Boustani recalls the ancestors of the Lebanese, the Phoenicians, who traded throughout the Mediterranean basin. Also their sophistication, 3,000 years before Christ. The alphabet is believed to have been created in Phenicia, in the city of Byblos.
At that time, the boom in Africa was the development of mobile telephony and real estate expansion in urban centres.
The Lebanese traditionally have long been established on the west coast of Africa, especially in French-speaking countries. Boustani tries his luck on the east coast. In 2008, in his own words, he successfully completed a telecommunications project in Uganda.
It’s time to make the leap to a new challenge. He joins Iskandar Safa, the Maronite Christian born in Lebanon in 1955, based in Abu Dhabi and now of French nationality. Jean Emile had met Iskandar around 2004/2005.

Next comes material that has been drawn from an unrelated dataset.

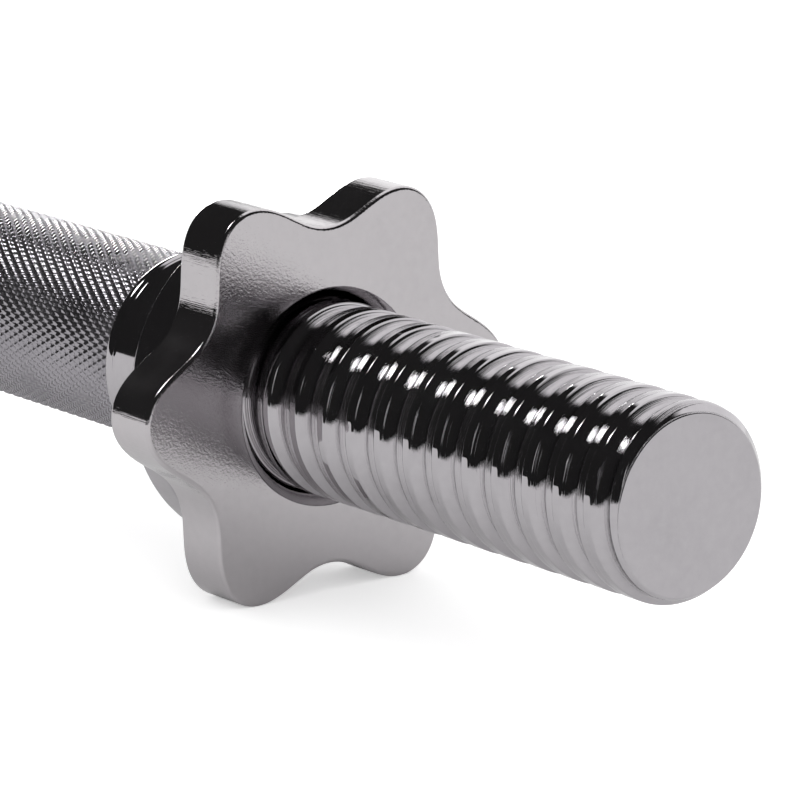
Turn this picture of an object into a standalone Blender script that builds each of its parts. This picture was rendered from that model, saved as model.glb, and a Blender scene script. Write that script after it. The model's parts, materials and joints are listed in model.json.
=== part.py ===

Safa, with his brother Akram, developed an empire of shipbuilding yards, possibly the largest in the world. Through his Privinvest company, he owns three shipyards in Germany, one in France (which made the boats for the Mozambican project), one in Greece (which produces submarines), a shipbuilding equipment company in England and the Abu Dhabi MAR shipyard, which builds luxury yachts, among other things. Here, Safa’s partner is Sheikh Hamdan bin Zayed, the local emir. In France, he owns a huge real estate company with numerous properties.
Safa doesn’t know Africa. Boustani thinks Africa “has tremendous opportunities”.
Settled in his new job, he gets married in 2010. He has only one child, now six years old.
His job description is to sell Privinvest’s products and develop new business opportunities for the group. In Africa, he says, opening the doors of power, of official entities, requires local agents, intermediaries – lobbyists, as they are called in the United States. And these agents are paid depending on the services of business raised, closed. Commissions, success fees, a percentage of the project.
He arrives in Mozambique in March 2011 thanks to Basetsana Thokoane, the former ANC guerrilla who was a refugee in the country during the fight against apartheid. In Mandela’s time she works for the secret services of the new South Africa and maintains a network of contacts with influential people in Mozambique. As [is the case of] Rosario (Cyprian) Mutota, an agent of SISE also with private business interests. Bassy, as Boustani calls her, had previously assisted in bidding for a tender for the EEZ (Exclusive Economic Zone) off the coast of Namibia.
In Mozambique, he meets “brother” Teófilo Nhangumele, who organises a meeting with the Minister of Science and Technology, Venâncio Massingue. It was the beginning of the narrative that led to the creation of ProIndicus, Ematum and MAM and opened the door to the red carpet of Armando Guebuza’s presidency.
On 1 January, 2019, his African dream was interrupted. He was arrested in the late afternoon in San Domingo, the capital of the Dominican Republic, where he intended to vacation with his wife. He is extradited the next day to New York and detained by the FBI. The Brooklyn court legalises his arrest on the same day. Judge William Kuntz II, a week later declines his provisional release on a US$20 million bail.
In court, on Monday he pleaded not guilty to money laundering conspiracy and fraud conspiracy crimes.
He told the court that he had never been to the United States before.